Lundi 12 février, 9h. Derrière la cour de l’école de la Vallée (Saint-Brieuc), les élèves de CM1 et CM2 regroupés écoutent les consignes énoncées par l’équipe de l’Usep des Côtes d’Armor. Derrière eux, de dizaines de vélos sont adossés au mur, prêts à être enfourchés. Au programme pour les deux jours à venir : la validation du cycle « savoir rouler à vélo », en vue du petit tour Usep prévu en juin.
Un parcours en trois étapes
Avant toute chose, équiper l’ensemble de la classe. « Moi, je veux une taille S comme serpentard ! » crie l’un des élèves en se précipitant vers le sac débordant de casques. Les jugulaires sont attachées sous le menton et les lanières resserrées.
Chacun récupère ensuite un vélo : les élèves qui en possèdent un sont venus avec ; et l’Usep met sa flotte à disposition pour les autres. Face au groupe, Loïck prend le temps d’expliquer les bases : vocabulaire, vérifications à effectuer sur les vélos, règles de sécurité, consignes des premiers exercices. La matinée commence tranquillement.

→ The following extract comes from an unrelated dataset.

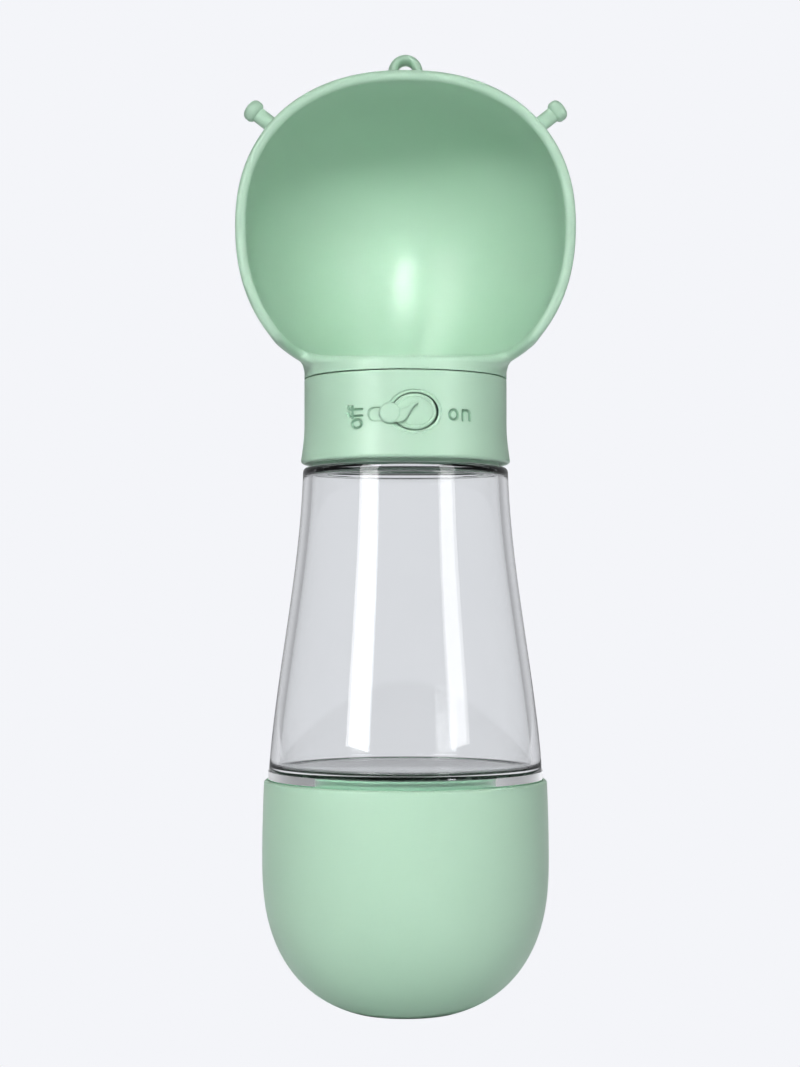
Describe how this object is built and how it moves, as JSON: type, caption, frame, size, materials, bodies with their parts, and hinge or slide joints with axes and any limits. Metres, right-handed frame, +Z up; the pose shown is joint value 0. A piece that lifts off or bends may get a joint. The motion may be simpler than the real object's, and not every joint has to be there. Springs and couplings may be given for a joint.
{
  "type": "dog travel water bottle",
  "caption": "Portable dog water bottle: scoop-shaped drinking bowl and push-button valve head on a clear bottle, with a screw-on round-bottomed food cup.",
  "frame": {"origin": "centre of the food cup's flat foot, on the bottle's axis", "axes": "+Z up along the bottle's axis, -Y out of the drinking bowl's mouth, +X to the right seen from the front"},
  "size_m": [0.091, 0.08, 0.2619],
  "materials": {
    "mint_plastic": "satin moulded polypropylene",
    "clear_plastic": "polished clear copolyester",
    "inner_plastic": "fine matt moulded plastic",
    "white_acetal": "smooth natural acetal",
    "silicone": "soft translucent silicone",
    "green_silicone": "soft tinted silicone",
    "nitrile": "black nitrile ring",
    "stainless": "bright drawn stainless steel"
  },
  "bodies": {
    "cup": {"food_cup": "mint_plastic"},
    "cup_ring": {"cup_gasket": "green_silicone"},
    "bottle": {"bottle_base": "clear_plastic", "bottle_shell": "clear_plastic"},
    "neck_ring": {"neck_gasket": "silicone"},
    "head": {"collar": "mint_plastic", "valve_housing": "inner_plastic", "housing_screws": "stainless", "stem_guide": "inner_plastic", "valve_spring": "stainless", "rod_seal": "nitrile", "rod_gland": "inner_plastic", "outlet_plate": "mint_plastic", "chamber_seal": "silicone", "outlet_grille": "inner_plastic", "drinking_bowl": "mint_plastic", "horn_left": "mint_plastic", "horn_right": "mint_plastic", "carry_eye": "mint_plastic"},
    "valve": {"valve_stem": "white_acetal", "stem_wedge": "white_acetal", "valve_plug": "silicone"},
    "button": {"push_button": "mint_plastic", "push_rod": "white_acetal"},
    "lock": {"lock_slider": "mint_plastic", "slider_clip": "white_acetal"}
  },
  "joints": [
    {"name": "cup_lift", "type": "slide", "parent": "cup", "child": "cup_ring", "axis": [0, 0, 1], "range_m": [0, 0.01]},
    {"name": "cup_turn", "type": "hinge", "parent": "cup_ring", "child": "bottle", "pos_m": [0, 0, 0.064], "axis": [0, 0, 1], "range_deg": [0, 450]},
    {"name": "neck_lift", "type": "slide", "parent": "bottle", "child": "neck_ring", "axis": [0, 0, 1], "range_m": [0, 0.0075]},
    {"name": "head_turn", "type": "hinge", "parent": "neck_ring", "child": "head", "pos_m": [0, 0, 0.152], "axis": [0, 0, 1], "range_deg": [0, 450]},
    {"name": "button_press", "type": "slide", "parent": "head", "child": "button", "axis": [0, 1, 0], "range_m": [0, 0.0025], "stiffness_N_per_m": 300, "springref_m": -0.003},
    {"name": "valve_drop", "type": "slide", "parent": "head", "child": "valve", "axis": [0, 0, -1], "range_m": [0, 0.0025], "stiffness_N_per_m": 300, "springref_m": -0.003, "deforming": ["valve_spring"]},
    {"name": "lock_slide", "type": "hinge", "parent": "head", "child": "lock", "pos_m": [0, 0, 0.164], "axis": [0, 0, 1], "range_deg": [-5.68, 0]}
  ],
  "couplings": [
    {"joint": "cup_turn", "follows": "cup_lift", "rad_per_m": 785.4},
    {"joint": "head_turn", "follows": "neck_lift", "rad_per_m": 1047.2},
    {"joint": "valve_drop", "follows": "button_press", "ratio": 1}
  ]
}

Constitué de trois blocs de compétences, le programme « Savoir Rouler à Vélo » se déroule sur deux journées d’intervention à l’école et une sortie à vélo en fin d’année, appelée « petit tour Usep ». La première journée, intitulée « Savoir pédaler », concerne la maniabilité du vélo. « Il faut qu’ils sachent l’utiliser correctement », explique Loïck. Les élèves font leurs preuves en roulant plus ou moins vite autour du parcours, en levant une main du guidon, en slalomant… Ce n’est que le lendemain qu’ils apprendront à circuler, grâce à une piste d’éducation routière qui restitue les conditions de circulation en milieu urbain. « On a tout ce qu’on va retrouver sur la route », précise Loïck « : un rond-point, des panneaux… »

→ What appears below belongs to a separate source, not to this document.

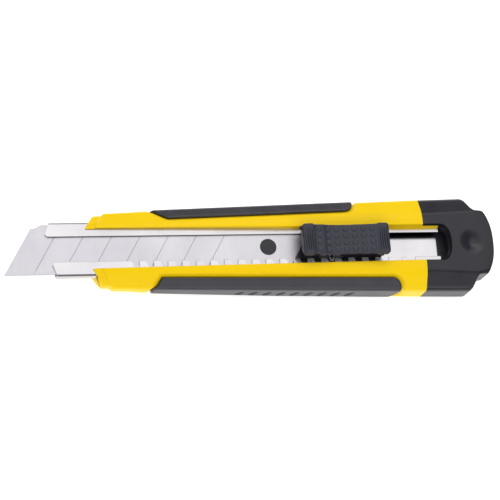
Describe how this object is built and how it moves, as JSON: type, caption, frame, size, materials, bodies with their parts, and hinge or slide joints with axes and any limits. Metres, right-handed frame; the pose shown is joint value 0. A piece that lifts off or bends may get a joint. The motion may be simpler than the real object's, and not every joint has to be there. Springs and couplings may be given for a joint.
{
  "type": "utility knife",
  "caption": "Snap-off utility knife: sleeve handle with soft grips, steel blade channel, sprung locking slider, thumb button and pull-off end cap.",
  "frame": {"origin": "on the flat back face of the handle, on the knife's centreline", "axes": "+X along the knife towards the end cap, so the blade points along -X; +Y towards the blade's spine; +Z towards the slider side"},
  "size_m": [0.1758, 0.0346, 0.0194],
  "materials": {
    "yellow_plastic": "satin moulded ABS",
    "soft_grip": "matte moulded rubber",
    "black_plastic": "fine satin moulded plastic",
    "channel_steel": "satin rolled stainless sheet",
    "spring_steel": "bright spring strip",
    "blade_steel": "ground carbon steel"
  },
  "bodies": {
    "handle": {"handle_body": "yellow_plastic", "upper_grip": "soft_grip", "lower_grip": "soft_grip", "blade_channel": "channel_steel"},
    "slider": {"slider_carrier": "black_plastic", "lock_spring": "spring_steel", "blade": "blade_steel"},
    "button": {"thumb_button": "black_plastic"},
    "cap": {"end_cap": "black_plastic"}
  },
  "joints": [
    {"name": "slider_slide", "type": "slide", "parent": "handle", "child": "slider", "axis": [1, 0, 0], "range_m": [-0.065, 0.02], "deforming": ["lock_spring"]},
    {"name": "button_shift", "type": "slide", "parent": "slider", "child": "button", "axis": [1, 0, 0], "range_m": [-0.0012, 0.0012], "stiffness_N_per_m": 400},
    {"name": "cap_pull", "type": "slide", "parent": "handle", "child": "cap", "axis": [1, 0, 0], "range_m": [0, 0.02]}
  ]
}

L’attestation « Savoir Rouler à Vélo » ne sera délivrée qu’après la validation du troisième bloc de compétences, obtenue lors du petit tour Usep : une balade de 25 kilomètres, à plusieurs classes, en situation réelle. « L’idée, c’est aussi d’avoir une rencontre », ajoute Arnaud, délégué Usep des Côtes d’Armor. « Donc on fait partir une classe d’ici, une autre à l’opposé de Saint Brieuc, on se retrouve pour le pique nique, puis chacun retourne dans sa classe ». Un moment joyeux qui permet aux animateurs de vérifier que chacun sait rouler en autonomie sur la voie publique, sans mettre quiconque en danger.
Accompagner les enseignants
« Beaucoup d’enseignants et enseignantes sont un peu tétanisés à l’idée d’organiser des séances de vélo », constate Arnaud. Et pour cause : il leur faut encadrer une vingtaine d’enfants aux niveaux hétérogènes, sans parler de la gestion du matériel. « Ça demande trop de logistique », poursuit Arnaud. « Un enseignant qui faisait une sortie tous les ans a dû arrêter, parce qu’il a récupéré les vélos dans un état lamentable, et il n’est pas mécano ! »
« Beaucoup d’enseignants sont tétanisés à l’idée d’organiser des séances de vélo »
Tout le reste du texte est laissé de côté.